If you're feeling a bit weak out there in the sun, your body may be low on electrolytes. Stay away from the Gatorade, though--it's full of sugar which causes other skin issues. Instead, consider throwing a Hydralyte tablet into your water bottle. Hydralyte is a Canadian made fizzy tablet, formulated with the right balance glucose and electrolytes for rapid rehydration. Thom uses it frequently through the summer, as heat and dehydration can exacerbate his MS symptoms. But it's brilliant for anyone who needs a little boost in the hydration department.
5. DON'T WORRY, BE HAPPY
When you're stressed, cortisol goes up and does a number on your collagen proteins, causing dry skin and wrinkles. So find ways to bring your stress levels down.
Meditation with deep breathing helps calm your cortisol count while oxygenating your body. It can also help you get a good night's sleep. Book a massage or a hair cut or any other self-care service that you find relaxing. Hit the yoga mat at home or join a socially distanced Tai Chi class. Sing out loud or dance up a storm all over the living room furniture. Binge watch something hilarious. Or get on computer and hilari-chat it up with your besties.

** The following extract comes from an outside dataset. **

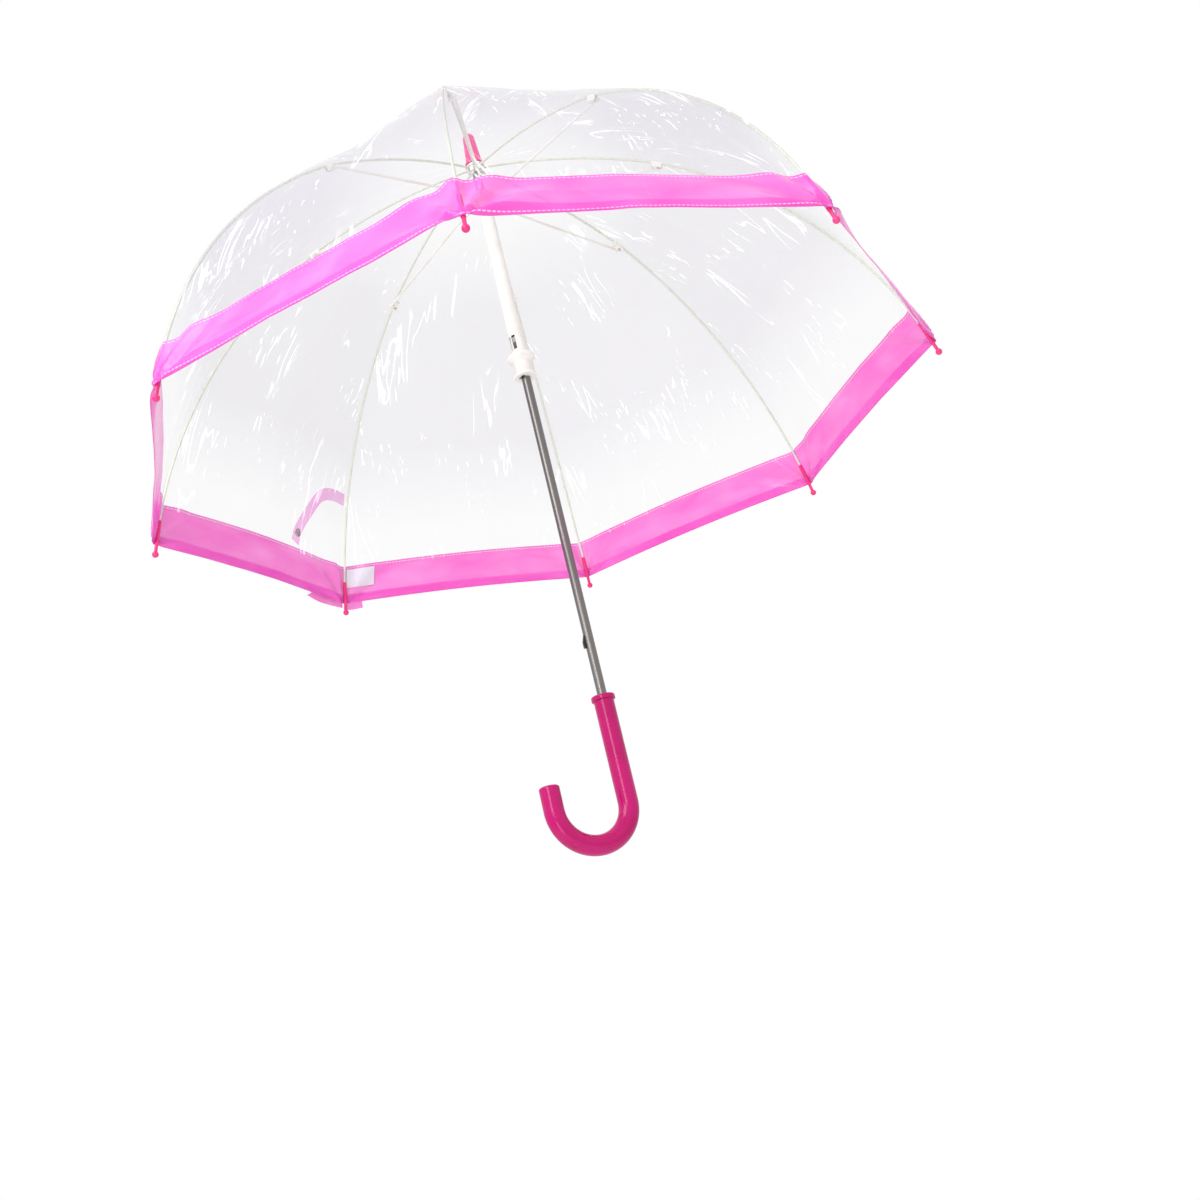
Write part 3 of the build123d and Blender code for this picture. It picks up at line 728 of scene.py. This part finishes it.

Again, choose your stress reliever (one or more) and engage regularly and consistently.
6. SCRUB AWAY THOSE DEAD SKIN BLUES
Skin cells turn over constantly, and sometimes they need help to fully slough off. Give your skin an assist and exfoliate once or twice a week. For a scrub and polish, try Free Lion Namika Salt Scrub. It's formulated with some old-school Japanese beauty care ingredients like adzuki bean flour, rice flour and seaweed. The scent is a delightful blend of green tea and jasmine. Or try our Lavender Salt Scrub. This one is blended with clay and apricot kernel shells. The scent is pure relaxation as only Lavender can deliver. If you have sensitive skin, try our Rose Garden Sugar Scrub. It's blended with some skin soothing oat and chickpea flour. The scent is both grounding and uplifting. And you want to wake up your skin and smooth out that bumpy cellulite look, give our Espresso Sugar Scrub a go. It's a caramel macchiato for your skin!
7. CULTIVATE KINDNESS AND GRATITUDE
When you can, reach out to someone to lend a hand, an ear or your heart. Things are difficult for many people these days and a kind, friendly word can help make all the difference--to them and to you. When we give of ourselves and connect with others, we get to step out of our own stories for a while and experience the reality of our interconnectedness. This is especially important during this COVID period when isolation feelings can be overwhelming.
Bookend your day with all the things in your life you are grateful for. Write them down or simply affirm them to yourself. This simple ritual will help clear the anxiety clouds of future thinking and open you up to receive the best the universe has to offer in this moment now. Your heart (and your skin) will thank you.